My last 2 "suspensions" had the same results, no actual ceasing of service. Billing was suspended, but my DVR's still were getting D* channels. I wouldn't worry about it....


----------



## matt (Jan 12, 2010)

ronsanjim said:


> My last 2 "suspensions" had the same results, no actual ceasing of service. Billing was suspended, but my DVR's still were getting D* channels. I wouldn't worry about it....


Sweet, I think I need to call and suspend my account for a while! :lol:

(just kidding!)


----------



## deweydm (Sep 5, 2007)

CSR I spoke to confirmed the account suspension. Login via the web shows the account suspended too. No balance on the bill for the cycle starting today. Guess they must batch deactivations or something. Maybe their process for this simply isn't automated end to end. Little surprising. But no biggie as the billing changes seemed to have gone through.


----------



## matt (Jan 12, 2010)

Sit back and enjoy then.


----------



## Whitewidow252 (Dec 9, 2010)

7 days if no phone line plugged in or internet connection until service cuts off


----------



## wallybarthman (Feb 4, 2009)

"deweydm" said:


> CSR I spoke to confirmed the account suspension. Login via the web shows the account suspended too. No balance on the bill for the cycle starting today. Guess they must batch deactivations or something. Maybe their process for this simply isn't automated end to end. Little surprising. But no biggie as the billing changes seemed to have gone through.


Well then you've done your part. Enjoy your free TV while it lasts.


----------



## sx2700 (Jun 20, 2010)

When I stopped service, it took about 3 days for it to actually be turned off. I wasn't billed past the disconnect day.


----------



## sunfire9us (Feb 15, 2009)

sx2700 said:


> When I stopped service, it took about 3 days for it to actually be turned off. I wasn't billed past the disconnect day.

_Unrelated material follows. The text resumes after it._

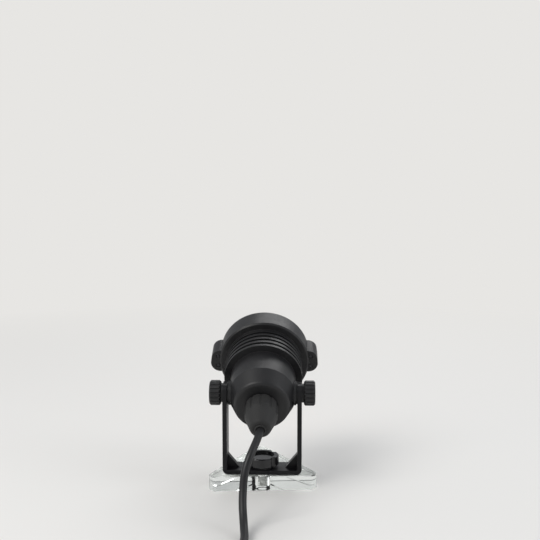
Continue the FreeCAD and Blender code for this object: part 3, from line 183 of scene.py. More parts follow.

Not sure exactly how their system works, but there were two occasions I had my account suspended. I even unplugged my receivers before they could turn them off. After being down for several months and coming home for a short bit, I would plug my boxes back in and just for a few short seconds, the boxes would still be turned on then boom, they would be killed off. Then I would go ahead and get my boxes turned back on. They obviously must have a kill signal that stays on the system for at least 6-7 months time.


----------



## MikeW (May 16, 2002)

sunfire9us said:


> Not sure exactly how their system works, but there were two occasions I had my account suspended. I even unplugged my receivers before they could turn them off. After being down for several months and coming home for a short bit, I would plug my boxes back in and just for a few short seconds, the boxes would still be turned on then boom, they would be killed off. Then I would go ahead and get my boxes turned back on. They obviously must have a kill signal that stays on the system for at least 6-7 months time.


Or, an expiration time on the card if it doesn't see an authorization signal for a certain period of time.


----------



## sunfire9us (Feb 15, 2009)

MikeW said:


> Or, an expiration time on the card if it doesn't see an authorization signal for a certain period of time.


I bet you're right on that. I never thought of that being possible before.


----------



## deweydm (Sep 5, 2007)

Checked again this morning. Finally disabled. Still suspect they batch the deactivations once a week or some such.


----------